_Written request_:
Only the lines starting at the one with "scene.py on. More parts follow." and ending at the one with "return squeeze(stave.joints[i] if" should be copied, exactly and with both ends kept.

_Information shown_:
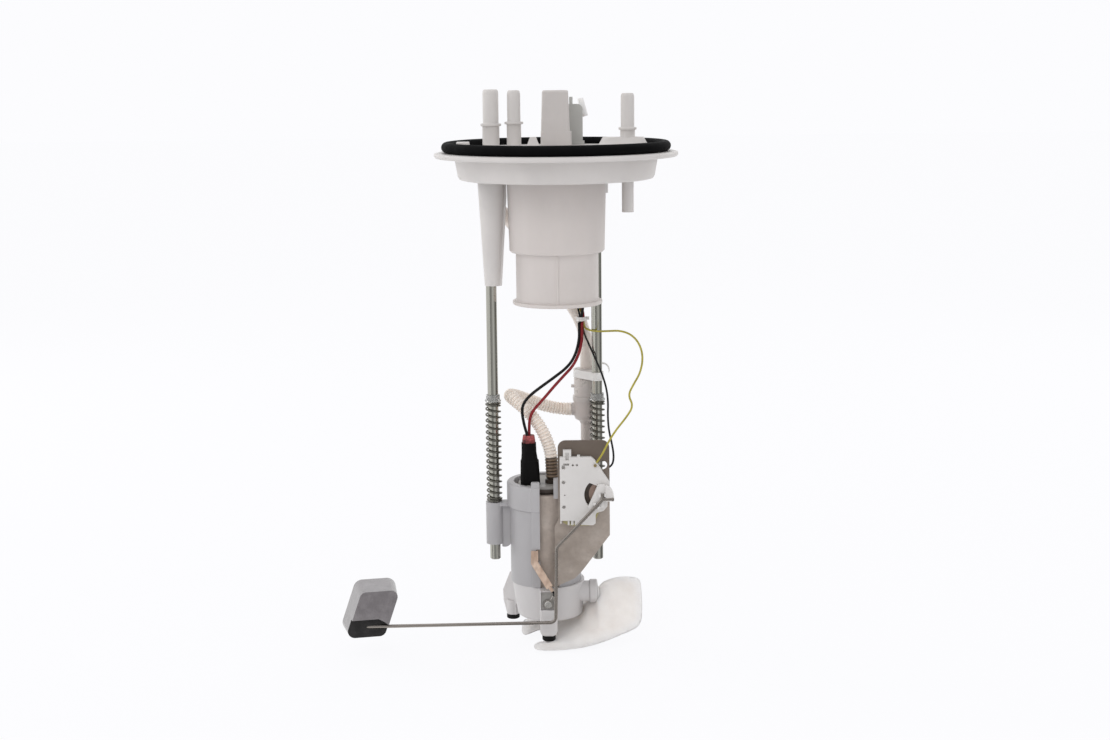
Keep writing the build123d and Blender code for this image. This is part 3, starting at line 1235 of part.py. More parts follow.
def float_block():
    """Leaning foam float, its lower front cut back round the arm's end."""
    ex, ey, ez = arm_points()[-1]
    lean = FLOAT_H * math.tan(math.radians(FLOAT_LEAN))
    half = FLOAT_W / 2
    outline = [
        (-half - lean / 2, -FLOAT_H / 2),
        (half - lean / 2, -FLOAT_H / 2),
        (half + lean / 2, FLOAT_H / 2),
        (-half + lean / 2, FLOAT_H / 2),
    ]
    face = make_face(Polyline(*outline, close=True))
    face = fillet(face.vertices(), FLOAT_CORNER)
    body = Rot(-90, 0, 0) * Pos(0, 0, -FLOAT_D / 2) * extrude(mirror(face, Plane.XZ), FLOAT_D, taper=-FLOAT_DRAFT)
    front = -FLOAT_D / 2
    seat_z = -FLOAT_H / 2 + FLOAT_SEAT
    edge_z = seat_z + FLOAT_EDGE
    side = half - lean / 2 + 0.3 * FLOAT_H * math.tan(math.radians(FLOAT_LEAN))
    cut = [
        (-3 * half, -FLOAT_H),
        (3 * half, -FLOAT_H),
        (3 * half, edge_z - 5.0),
        (side, edge_z - 4.6),
        (side - 2.6, edge_z - 2.2),
        (side - 6.4, edge_z),
        (-3 * half, edge_z),
    ]
    body -= xz_sheet(cut, front - 1, FLOAT_STEP + 1)
    place = Pos(ex + 2.1, ey + FLOAT_D / 2 - FLOAT_STEP - 0.4, ez - seat_z) * Rot(0, 0, FLOAT_YAW)
    body = place * body
    points = arm_points()
    a, b = Vector(*points[-2]), Vector(*points[-1])
    run = (b - a).normalized()
    far = b + run * 0.5
    near = b - run * 60
    groove = Plane(origin=near, z_dir=run) * Cylinder(
        ARM_WIRE_R + FIT, (far - near).length, align=(Align.CENTER, Align.CENTER, Align.MIN)
    )
    body = max((body - groove).solids(), key=lambda s: s.volume)
    export("sender_float", body)


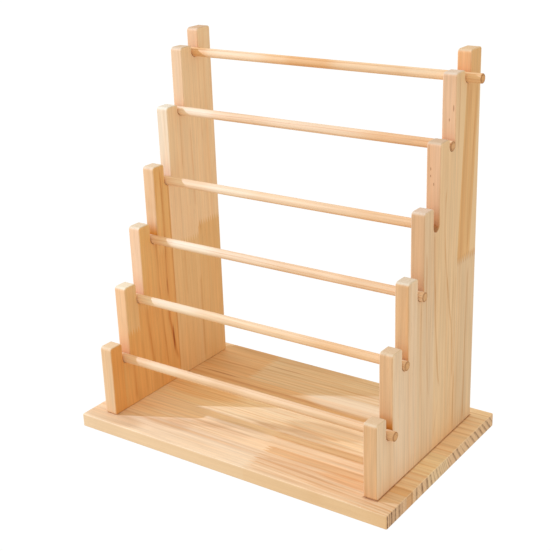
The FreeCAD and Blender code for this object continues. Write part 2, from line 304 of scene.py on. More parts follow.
def lay_staves(graph, along, across, along_range, across_range, staves):
    """Finds the piece at each point. Returns a lookup over pieces and the joint masks."""
    across01 = across.line(*across_range, 0.0, 1.0)
    saw = graph.math("FRACT", (across + 500.0) / TOOTH_PITCH)
    tooth = abs(saw - 0.5) * (2.0 * TOOTH_LENGTH)
    toothed = along + (tooth - TOOTH_LENGTH / 2)
    starts = [0.0] + [max(0.0, squeeze(stave.start, across_range)) for stave in staves[1:]]

    far = along_range[1] + 100.0
    limits = (along_range[0] - 50.0, far)

    def joint(stave, i):
        return squeeze(stave.joints[i] if i < len(stave.joints) else far, limits)

    cuts = graph.steps(across01, starts, [(joint(s, 0), joint(s, 1), 0.0) for s in staves])
    first_cut, second_cut, _ = graph.parts(cuts)
    along01 = toothed.line(*limits, 0.0, 1.0)
    past_first, past_second = (
        along01.over(cut - JOINT_BLUR, cut + JOINT_BLUR) for cut in (first_cut, second_cut)
    )

    stops = [stave.start for stave in staves[1:]] + [across_range[1]]
    middles = [(stave.start + stop) / 2 for stave, stop in zip(staves, stops)]

    def lookup(pick):
        """A colour for each piece, where pick(piece, middle of its stave) gives it."""
        rows = []
        for i in range(3):
            pieces = [stave.pieces[min(i, len(stave.pieces) - 1)] for stave in staves]
            rows.append(graph.steps(across01, starts, list(map(pick, pieces, middles))))
        return graph.mix(past_second, graph.mix(past_first, rows[0], rows[1]), rows[2])

    glue_distance = abs(along01 - first_cut)
    return across01, lookup, past_first, past_second, glue_distance


def growth_rings(graph, warped, across_range, deep_middle, lookup, seed):
    """Darkness of the late wood in rings round each piece's pith."""
    span = (across_range[0] - PITH_MARGIN, across_range[1] + PITH_MARGIN)
    squeezed = graph.parts(
        lookup(
            lambda piece, middle: (
                squeeze(middle + piece.pith_across, span),
                squeeze(piece.pith_deep, PITH_DEEP),
                squeeze(piece.spacing, SPACING),
            )
        )
    )
    contrast = graph.parts(lookup(lambda piece, middle: (piece.contrast, 0.0, 0.0)))[0]
    pith_across = squeezed[0].line(0, 1, *span)
    pith_deep = squeezed[1].line(0, 1, *PITH_DEEP) + deep_middle
    spacing = squeezed[2].line(0, 1, *SPACING)
    off_across = warped[1] - pith_across
    off_deep = warped[2] - pith_deep
    radius = graph.math("SQRT", off_across * off_across + off_deep * off_deep)

    # rings of uneven width
    even = radius / spacing
    uneven = graph.noise(
        graph.xyz(even * 0.45, graph.math("ADD", seed, 3.7), warped[0] * 0.0008), rough=0.6
    )
    phase = even + (uneven - 0.5) * 2.2
    ring = graph.math("FLOOR", phase)
    within = graph.math("FRACT", phase)
    chance = graph.white(graph.xyz(ring, pith_across * 0.01, seed))
    # each ring darkens slowly, ends sharply and has its own start and strength
    rise = within.over(chance.line(0, 1, 0.30, 0.62), 0.93)
    late = rise * rise * (1.0 - within.over(0.95, 1.0)) * chance.line(0, 1, 0.35, 1.0)
    return late * contrast * RING_POWER


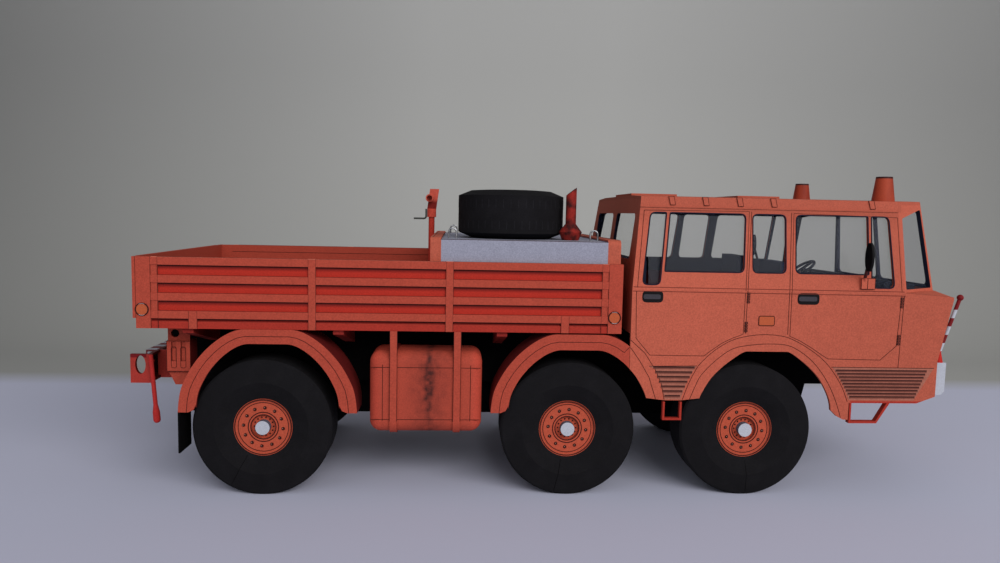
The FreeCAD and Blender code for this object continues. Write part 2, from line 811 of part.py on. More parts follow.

_Answer for this exercise_:
The FreeCAD and Blender code for this object continues. Write part 2, from line 304 of scene.py on. More parts follow.
def lay_staves(graph, along, across, along_range, across_range, staves):
    """Finds the piece at each point. Returns a lookup over pieces and the joint masks."""
    across01 = across.line(*across_range, 0.0, 1.0)
    saw = graph.math("FRACT", (across + 500.0) / TOOTH_PITCH)
    tooth = abs(saw - 0.5) * (2.0 * TOOTH_LENGTH)
    toothed = along + (tooth - TOOTH_LENGTH / 2)
    starts = [0.0] + [max(0.0, squeeze(stave.start, across_range)) for stave in staves[1:]]

    far = along_range[1] + 100.0
    limits = (along_range[0] - 50.0, far)

    def joint(stave, i):
        return squeeze(stave.joints[i] if i < len(stave.joints) else far, limits)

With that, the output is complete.